Kirby declared that the US surveillance flight had been on a “routine mission” in “international air space.” However, there is nothing innocent about the Pentagon’s regular missions, which are to spy on military facilities and activities along the Chinese coast. The “intercept” took place some 200 kilometres from China’s Hainan Island, home to a number of sensitive Chinese air and naval bases, including for its nuclear submarines.

China has long objected to US surveillance operations and claims that American naval vessels and war planes are violating its Exclusive Economic Zone. The US has ignored Beijing’s protests, insisting on its “right” to spy on China’s military. If China began surveillance flights along the US West Coast, off the San Diego naval bases for instance, they would undoubtedly be greeted with howls of protest from Washington.

Previous incidents include a mid-air collision in 2001 between a US Navy spy plane and a Chinese fighter, which crashed, killing the pilot. The American aircraft was forced to make an emergency landing on Hainan Island, provoking a protracted diplomatic standoff before the crew was finally released. In 2009, the USS Impeccable, a navy spy vessel, was forced to halt its surveillance of Chinese submarine activity about 70 nautical miles from Hainan Island after being crowded out by a flotilla of small Chinese vessels.

The latest Chinese “intercept” may well be a response to stepped-up US surveillance operations. The Financial Times explained that it followed “Washington’s quiet development of new military tactics in the region to deter China’s slow but steady territorial advances in the South China Sea. The new US tactics included more aggressive use of surveillance aircraft, like the Navy P-8, and naval operations near contested areas.”

The Wall Street Journal reported in April that the Pentagon had drawn up an “action plan” for what officials described as “a muscular response to any future Chinese provocations in the South and East China Seas, ranging from displays of B-2 bomber flights near China to aircraft carrier exercises near its coastal waters.” Former and current US officials indicated that “more provocative options on the table to counter China would include expanded US surveillance flights and sending US aircraft carriers through disputed waters close to the Chinese coast, including the strait of Taiwan.”

US officials now regularly brand Chinese actions, particularly in the South China Sea, as “provocative” while portraying its own military activities as routine and defensive reactions. All of this is relayed uncritically in the American and international media and used to justify the Obama administration’s Asian “pivot” and its military encirclement of China by US bases, allies and strategic partners.

The heightened tensions in the South China Sea follow US Secretary of State Hillary Clinton’s declaration in 2010 that the US had “a national interest” in ensuring “freedom of navigation” in its waters. Washington has encouraged the Philippines and Vietnam, in particular, to take more aggressive postures on their longstanding territorial disputes with Beijing over islands and shoals in the South China Sea.

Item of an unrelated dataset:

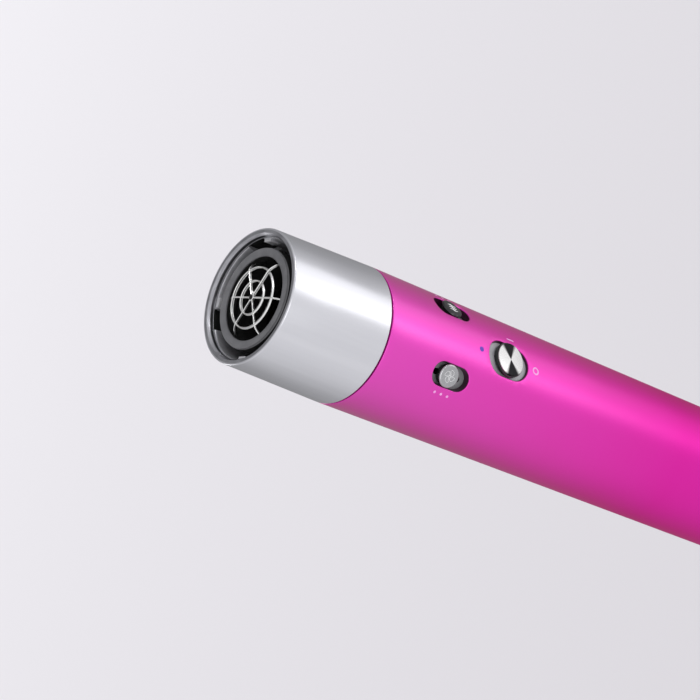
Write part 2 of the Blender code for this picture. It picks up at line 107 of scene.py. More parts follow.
SWITCHES = {
    "power": {"angle": -90.0, "length": 16.1 * MM, "width": 11.2 * MM, "floor": 20.0 * MM,
              "knob_foot": 20.3 * MM},
    "fan": {"angle": -121.3, "length": 13.7 * MM, "width": 7.4 * MM, "floor": PLATE_TOP,
            "knob_foot": 18.9 * MM},
    "heat": {"angle": -58.7, "length": 13.7 * MM, "width": 7.4 * MM, "floor": PLATE_TOP,
             "knob_foot": 18.9 * MM},
}
for switch_name, switch in SWITCHES.items():
    plate_low, plate_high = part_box(switch_name + "_plate")
    switch["height"] = (plate_low.z + plate_high.z) / 2
    knob_low, knob_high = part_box(switch_name + "_knob")
    switch["knob_height"] = (knob_low.z + knob_high.z) / 2


# Mesh helpers

def new_object(name, bm, material):
    bmesh.ops.recalc_face_normals(bm, faces=bm.faces)
    mesh = bpy.data.meshes.new(name)
    bm.to_mesh(mesh)
    bm.free()
    mesh.shade_smooth()
    mesh.set_sharp_from_angle(angle=SMOOTH_ANGLE)
    mesh.materials.append(material)
    piece = bpy.data.objects.new(name, mesh)
    bpy.context.scene.collection.objects.link(piece)
    return piece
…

As well as using the disputes to drive a wedge between China and its neighbours, the Obama administration has exploited the opportunity to establish a far-reaching basing agreement with the Philippines and closer military ties with Vietnam. By 2020, the Pentagon plans to locate 60 percent of its air and naval assets in the Asia-Pacific region. US war planning against China includes an economic blockade, making naval dominance over the South China Sea a matter of central importance.

Despite Pentagon spokesman Kirby’s denial that the US has any “Machiavellian intent,” yesterday’s formal protest against China was clearly a calculated decision. According to a Foreign Policy article, Chinese “intercepts” of US spy planes took place in March, April and May, leading to a demarche that was not made public.

The public denunciations of China over the latest air incident are likely to be the precursor for further provocative US military activities in the South China Sea, heightening the danger of miscalculations or accidents leading to open conflict.